MF – Ainda tem mais um ano de contrato, mas acredito que o telefone já tenha tocado algumas vezes. Já houve algo que o tenha feito balançar?

RP – Já. A MLS fez-me balançar, mas também me fez balançar o carinho de quem apostou em mim e me deu um contrato de dois anos, o carinho dos meus jogadores, que sentiram que eu poderia sair e encheram-me o telefone de mensagens a pedir-me para continuar, e eu sinto que devo gratidão a quem confiou em mim e me foi buscar quase ao outro lado do Mundo. Era muito fácil dizer: ‘Ganhei, tchau e vou embora, porque a fasquia já está alta’. Era muito fácil, até porque a cláusula nem é muito alta. Mas tenho uma relação quase familiar com quem manda no clube e devo-lhes esse agradecimento, assim como aos jogadores, que são outra família para mim. Não me sentiria bem se não acabasse este ciclo. Falta-me um ano e eu sinto que ainda podemos fazer coisas muito bonitas no ano que aí vem e é isso que eu vou fazer.

MF – E um Maradoniano confesso e fã de equipas argentinas não gostava de experimentar um dia o campeonato argentino, estando agora tão perto dele?

RP – Um jornalista da ESPN da Argentina perguntou-me uma vez, depois de conhecer toda a minha história e a minha ligação quase umbilical à Argentina, se treinar na Argentina era um sonho que eu tinha . E eu disse que sim. É um país que sempre admirei. Desde há 22 anos para cá que via esse campeonato praticamente todas as noites e tenho um conhecimento forte dos clubes e dos jogadores. É um país futeboleiro a 100 por cento, o que me atrai bastante. Obviamente que seria um passo absolutamente fantástico treinar na Argentina. Até mais do que no Brasil, com todo o respeito por este país, que é também super-futeboleiro e com uma dimensão futebolística enorme, mas pelas minhas ligações treinar na Argentina seria um sonho.
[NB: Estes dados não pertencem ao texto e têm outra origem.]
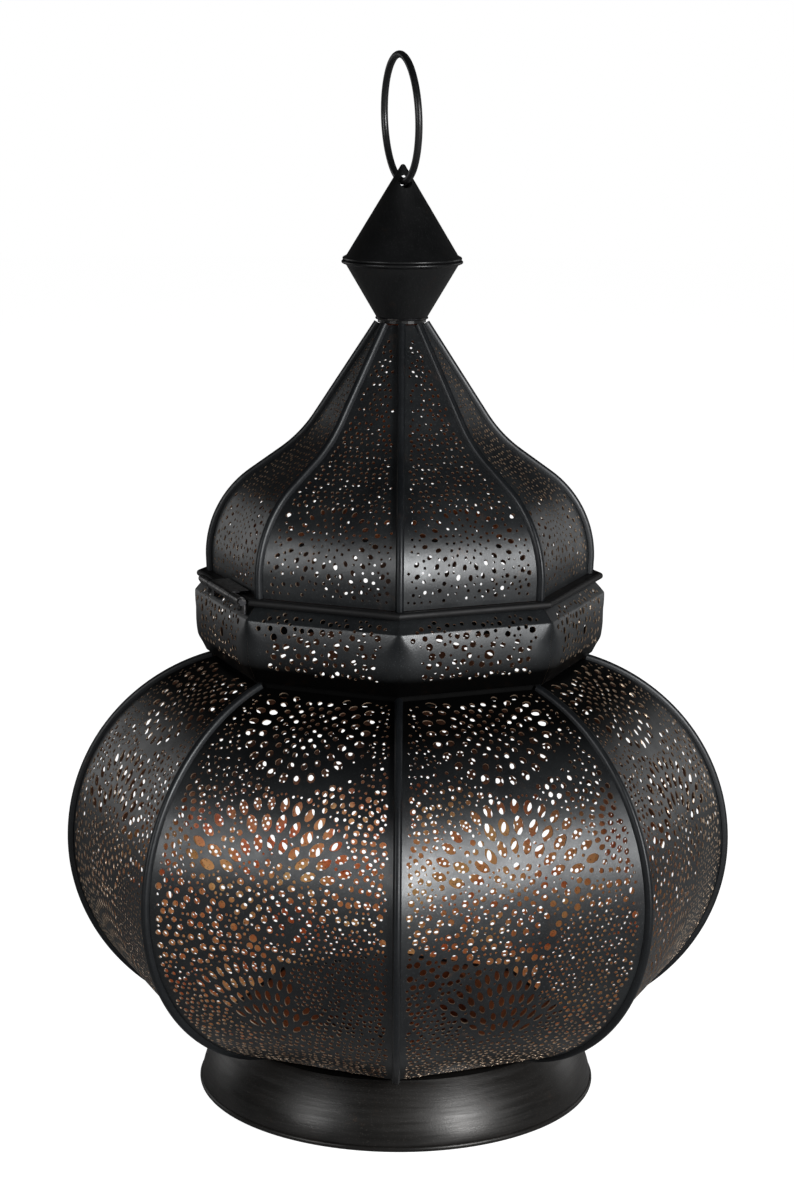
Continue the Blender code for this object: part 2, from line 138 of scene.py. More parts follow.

MF – Há cada vez mais treinadores portugueses apontados ao futebol brasileiro. No Equador também já lhe pediram para indicar nomes de treinadores portugueses? Sente que esse seu sucesso pode também abrir portas neste país?

RP – Pode. O sucesso do Jorge Jesus abriu portas, o do Abel poderá abrir portas. Mas a mim ainda ninguém me perguntou sobre treinadores de Portugal. Mas não tenho dúvidas de que estes êxitos podem abrir portas. O que se diz é: ‘A Libertadores foi ganha nos últimos três anos por portugueses’. Agora saquem as conclusões… Também não é por acaso que, teoricamente, o Flamengo tinha como opções para treinador o Carvalhal, o Vítor Pereira, o Paulo Sousa, o Jorge Jesus… Isto é o normal e não é só na América do Sul. Basta olhar para o sucesso dos treinadores portugueses pelo mundo fora. É normal essa procura.